Semantic Search: When you enter a query, the app encodes the query into an embedding and compares it with the embeddings of your documents using cosine similarity. This process identifies the documents most relevant to your query.
Displaying Results: The top 5 documents are displayed with a preview of their content, helping you quickly find the information you’re looking for.
Local Data Processing: Since all operations occur locally on your machine, you don’t have to worry about sensitive data being sent to the cloud.

Use Case and Benefits

This app is ideal for project managers, researchers, and other professionals who work with large volumes of documents. For example, a project manager might need to quickly find specific information across multiple project documents. Instead of manually searching through each file, the project manager can use this app to enter a query and instantly retrieve the most relevant documents. This not only saves time but also ensures that no important information is overlooked.

Similarly, a researcher dealing with a vast collection of research papers, notes, and articles can use this app to quickly locate specific studies or data points. The ability to semantically search through documents means that even if the exact keywords aren’t present, the app can still find documents that are conceptually related to the query.

Conclusion

In a world where data privacy and efficiency are increasingly important, having a powerful local tool like this semantic search app is invaluable.

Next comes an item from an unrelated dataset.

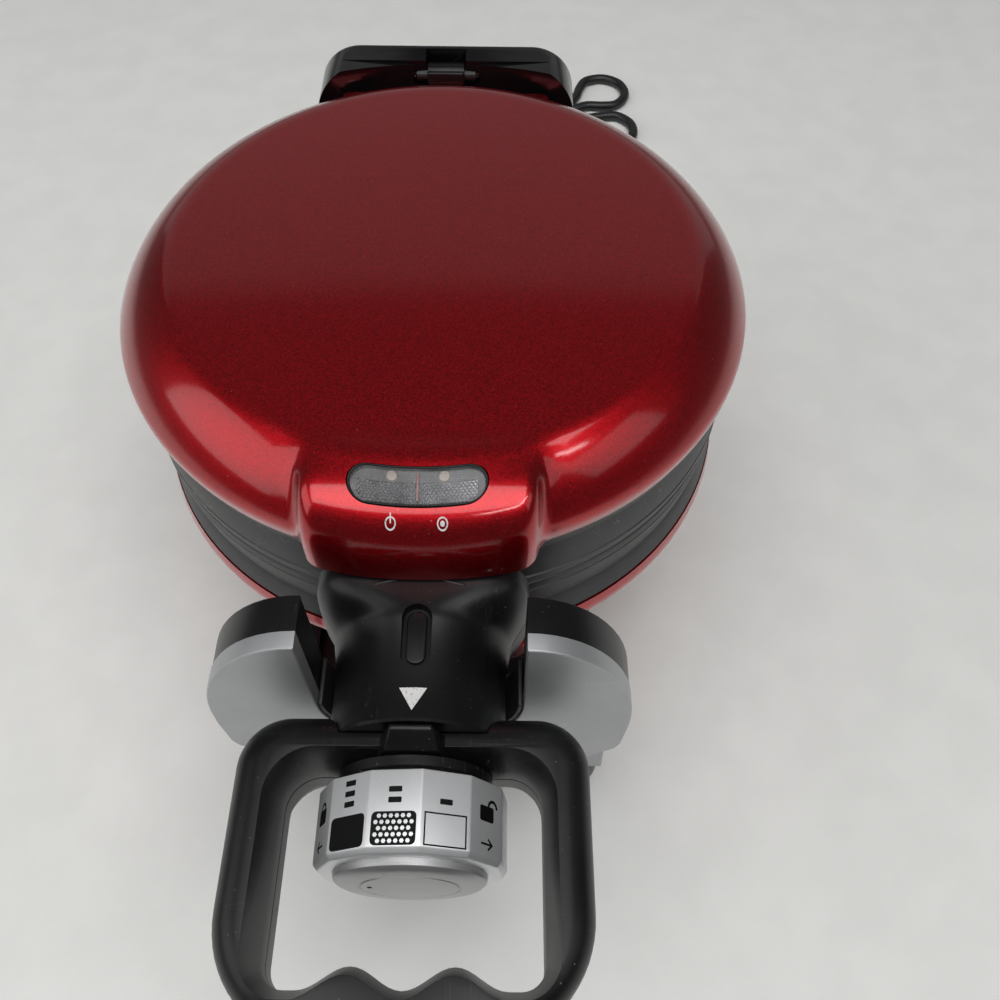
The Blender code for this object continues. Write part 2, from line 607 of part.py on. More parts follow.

Whether you’re a project manager looking to streamline your workflow, a researcher needing quick access to specific studies, or any professional dealing with a large volume of documents, this app offers a secure, efficient, and intelligent solution.

By understanding and implementing the concepts of encoding and semantic search, you can significantly enhance your ability to manage and retrieve information from your document collections — all while ensuring that your sensitive data remains secure.